* _Your goal_
Repeat, please, only the lines from the top of the data down to the line with "body_shift = 20.2; // [18:0.1:21]"; include both of those lines.
┌─ Dataset excerpt
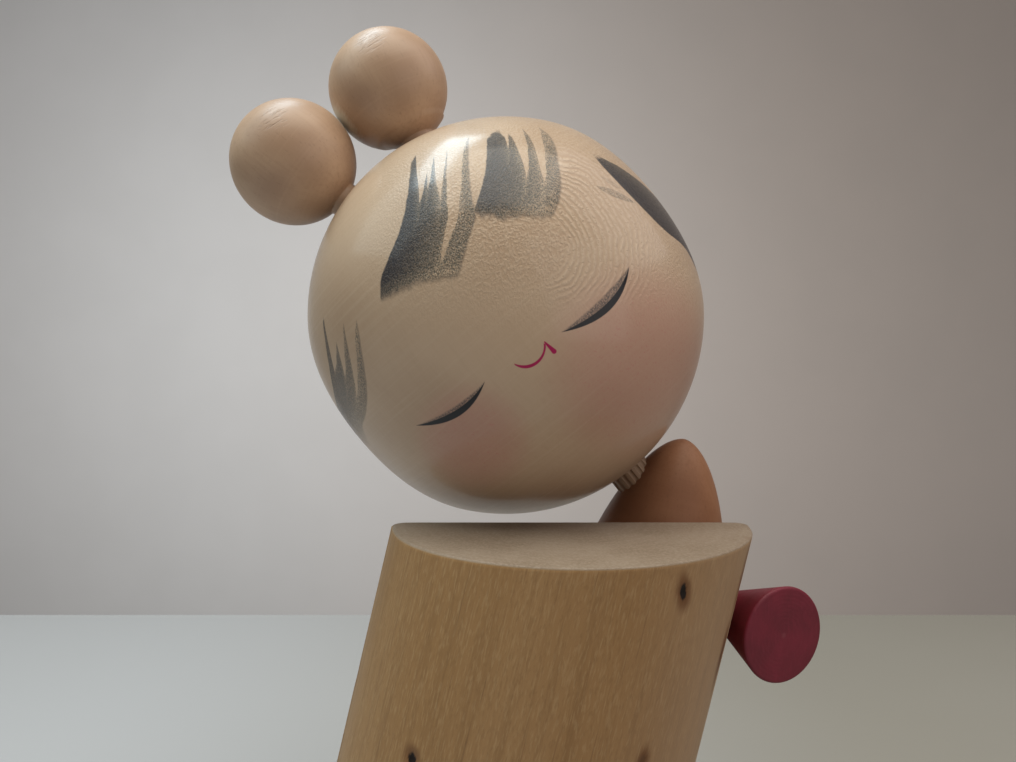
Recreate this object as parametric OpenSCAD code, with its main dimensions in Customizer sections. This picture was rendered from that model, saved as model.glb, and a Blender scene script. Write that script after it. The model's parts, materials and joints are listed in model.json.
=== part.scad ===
// Wooden doll that stands behind a leaning split log and hugs it.
// Every piece is turned or sawn wood. The head turns on a fluted dowel.
// +X is the viewer's right, -Y is towards the viewer, +Z is up.
// The origin lies on the ground at the log's axis, a little in front of its split face.

/* [Stance] */
// Lean of the log and of the body to the right, degrees from upright
lean = 13.3; // [0:0.1:16]
// Distance from the origin back to the log's split face
split_y = 6; // [4:0.5:8]
// Sideways distance from the log's axis to the body's axis
body_shift = 20.2; // [18:0.1:21]

/* [Log] */
// Radius of the log before it was split
log_r = 29.9; // [29:0.1:32]
// Height of the log's sawn top above the ground
log_h = 105; // [100:1:106]

/* [Body] */
// Radius of the straight part of the body
body_r = 16; // [15.5:0.1:17]
// Height of the body's rounded tip
body_tip_z = 117.6; // [117:0.1:118]
// Length of the rounded nose, measured along the body's axis
nose_len = 50; // [45:1:70]
// How pointed the nose is, where 1 is a plain ellipse
nose_point = 1.15; // [1:0.05:1.3]

/* [Head] */
// Radius of the head
head_r = 36.8; // [36:0.1:37]
// How much narrower the head is round its middle, as a share of its radius
belt_drop = 0.035; // [0:0.005:0.05]
// Angle above and below the middle over which the head is narrower
belt_angle = 38; // [20:1:50]
// Sideways place of the head's centre
head_x = 13.6; // [13.2:0.1:13.8]
// Height of the head's centre
head_z = 140.7; // [140.5:0.1:141.5]
// Tilt of the head and its neck to the left, degrees from upright
head_tilt = 39; // [36:0.5:40]

/* [Neck] */
// Radius of the fluted neck dowel
neck_r = 4; // [3.5:0.1:4.5]
// Number of flutes round the dowel
flute_count = 16; // [8:1:18]
// Radius of the cutter that makes one flute
flute_r = 0.5; // [0.3:0.1:0.7]
// Gap between the head and the body along the neck
neck_gap = 1.5; // [1:0.1:2]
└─
* _Solution for this task_
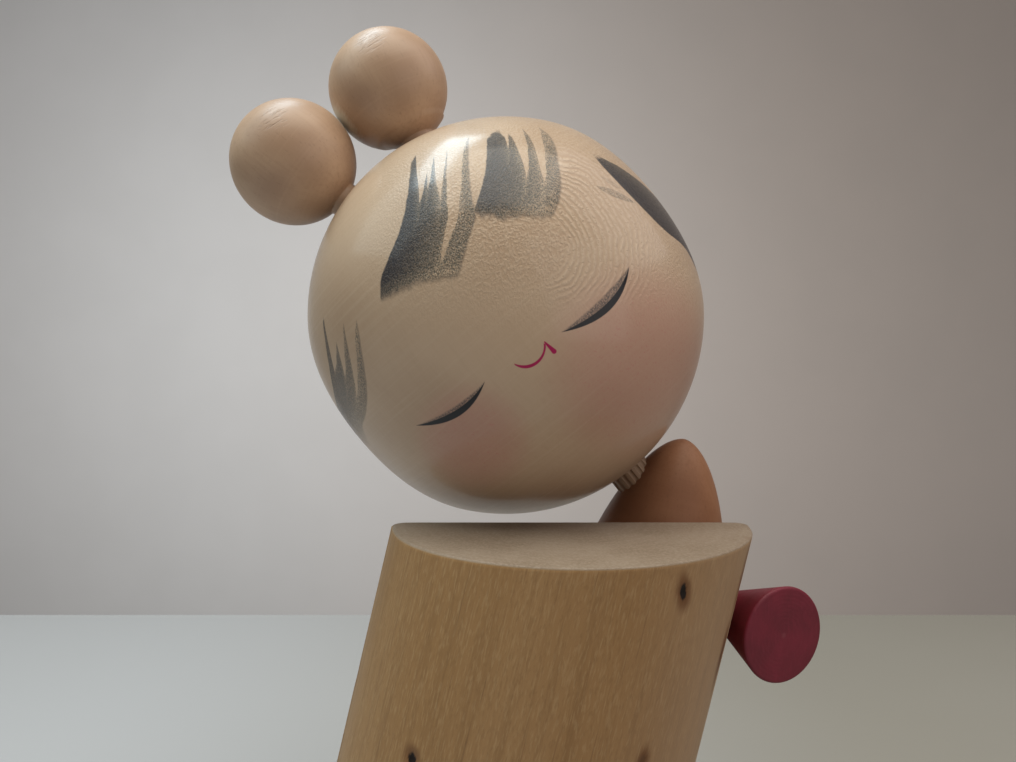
Recreate this object as parametric OpenSCAD code, with its main dimensions in Customizer sections. This picture was rendered from that model, saved as model.glb, and a Blender scene script. Write that script after it. The model's parts, materials and joints are listed in model.json.
=== part.scad ===
// Wooden doll that stands behind a leaning split log and hugs it.
// Every piece is turned or sawn wood. The head turns on a fluted dowel.
// +X is the viewer's right, -Y is towards the viewer, +Z is up.
// The origin lies on the ground at the log's axis, a little in front of its split face.

/* [Stance] */
// Lean of the log and of the body to the right, degrees from upright
lean = 13.3; // [0:0.1:16]
// Distance from the origin back to the log's split face
split_y = 6; // [4:0.5:8]
// Sideways distance from the log's axis to the body's axis
body_shift = 20.2; // [18:0.1:21]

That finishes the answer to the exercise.